* _GIVEN EXERCISE_: Reproduce the listing below without any change.

* _COLLECTED DATA_:
----------------
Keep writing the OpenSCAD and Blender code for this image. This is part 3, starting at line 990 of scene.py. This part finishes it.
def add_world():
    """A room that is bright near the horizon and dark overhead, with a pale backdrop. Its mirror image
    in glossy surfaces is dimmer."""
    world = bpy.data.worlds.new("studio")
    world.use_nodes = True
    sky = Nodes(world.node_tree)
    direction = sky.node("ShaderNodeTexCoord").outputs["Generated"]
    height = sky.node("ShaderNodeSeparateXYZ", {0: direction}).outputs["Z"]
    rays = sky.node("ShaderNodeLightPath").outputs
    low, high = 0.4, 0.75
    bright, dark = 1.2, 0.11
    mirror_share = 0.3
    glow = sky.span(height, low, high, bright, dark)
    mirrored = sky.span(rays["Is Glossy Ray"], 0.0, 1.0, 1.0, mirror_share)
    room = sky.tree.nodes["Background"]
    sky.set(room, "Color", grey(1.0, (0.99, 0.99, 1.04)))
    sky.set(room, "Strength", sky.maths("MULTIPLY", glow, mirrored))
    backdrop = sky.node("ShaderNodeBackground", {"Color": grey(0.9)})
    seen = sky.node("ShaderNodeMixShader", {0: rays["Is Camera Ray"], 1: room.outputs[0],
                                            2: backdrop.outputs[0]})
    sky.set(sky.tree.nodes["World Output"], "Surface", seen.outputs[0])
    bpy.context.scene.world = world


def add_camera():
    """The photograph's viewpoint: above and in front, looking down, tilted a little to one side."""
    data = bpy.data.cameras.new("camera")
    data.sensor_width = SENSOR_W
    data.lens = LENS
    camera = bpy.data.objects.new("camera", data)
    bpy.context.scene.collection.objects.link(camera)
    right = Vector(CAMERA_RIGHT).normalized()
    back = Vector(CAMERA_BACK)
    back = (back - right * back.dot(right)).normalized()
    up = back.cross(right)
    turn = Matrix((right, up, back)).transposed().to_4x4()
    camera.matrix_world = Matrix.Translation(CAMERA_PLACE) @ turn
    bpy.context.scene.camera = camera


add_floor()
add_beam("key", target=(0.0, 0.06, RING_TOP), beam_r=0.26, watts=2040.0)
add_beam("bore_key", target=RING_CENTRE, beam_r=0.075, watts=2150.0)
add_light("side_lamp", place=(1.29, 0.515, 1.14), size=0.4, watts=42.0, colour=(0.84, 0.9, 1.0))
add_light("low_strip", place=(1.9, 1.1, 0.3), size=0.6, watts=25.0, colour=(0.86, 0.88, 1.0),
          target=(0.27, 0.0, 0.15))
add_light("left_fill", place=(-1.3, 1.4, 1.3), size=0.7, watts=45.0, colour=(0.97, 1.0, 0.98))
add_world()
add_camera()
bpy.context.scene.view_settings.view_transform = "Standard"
----------------
* _OUTPUT BELOW_:
Keep writing the OpenSCAD and Blender code for this image. This is part 3, starting at line 990 of scene.py. This part finishes it.
def add_world():
    """A room that is bright near the horizon and dark overhead, with a pale backdrop. Its mirror image
    in glossy surfaces is dimmer."""
    world = bpy.data.worlds.new("studio")
    world.use_nodes = True
    sky = Nodes(world.node_tree)
    direction = sky.node("ShaderNodeTexCoord").outputs["Generated"]
    height = sky.node("ShaderNodeSeparateXYZ", {0: direction}).outputs["Z"]
    rays = sky.node("ShaderNodeLightPath").outputs
    low, high = 0.4, 0.75
    bright, dark = 1.2, 0.11
    mirror_share = 0.3
    glow = sky.span(height, low, high, bright, dark)
    mirrored = sky.span(rays["Is Glossy Ray"], 0.0, 1.0, 1.0, mirror_share)
    room = sky.tree.nodes["Background"]
    sky.set(room, "Color", grey(1.0, (0.99, 0.99, 1.04)))
    sky.set(room, "Strength", sky.maths("MULTIPLY", glow, mirrored))
    backdrop = sky.node("ShaderNodeBackground", {"Color": grey(0.9)})
    seen = sky.node("ShaderNodeMixShader", {0: rays["Is Camera Ray"], 1: room.outputs[0],
                                            2: backdrop.outputs[0]})
    sky.set(sky.tree.nodes["World Output"], "Surface", seen.outputs[0])
    bpy.context.scene.world = world


def add_camera():
    """The photograph's viewpoint: above and in front, looking down, tilted a little to one side."""
    data = bpy.data.cameras.new("camera")
    data.sensor_width = SENSOR_W
    data.lens = LENS
    camera = bpy.data.objects.new("camera", data)
    bpy.context.scene.collection.objects.link(camera)
    right = Vector(CAMERA_RIGHT).normalized()
    back = Vector(CAMERA_BACK)
    back = (back - right * back.dot(right)).normalized()
    up = back.cross(right)
    turn = Matrix((right, up, back)).transposed().to_4x4()
    camera.matrix_world = Matrix.Translation(CAMERA_PLACE) @ turn
    bpy.context.scene.camera = camera


add_floor()
add_beam("key", target=(0.0, 0.06, RING_TOP), beam_r=0.26, watts=2040.0)
add_beam("bore_key", target=RING_CENTRE, beam_r=0.075, watts=2150.0)
add_light("side_lamp", place=(1.29, 0.515, 1.14), size=0.4, watts=42.0, colour=(0.84, 0.9, 1.0))
add_light("low_strip", place=(1.9, 1.1, 0.3), size=0.6, watts=25.0, colour=(0.86, 0.88, 1.0),
          target=(0.27, 0.0, 0.15))
add_light("left_fill", place=(-1.3, 1.4, 1.3), size=0.7, watts=45.0, colour=(0.97, 1.0, 0.98))
add_world()
add_camera()
bpy.context.scene.view_settings.view_transform = "Standard"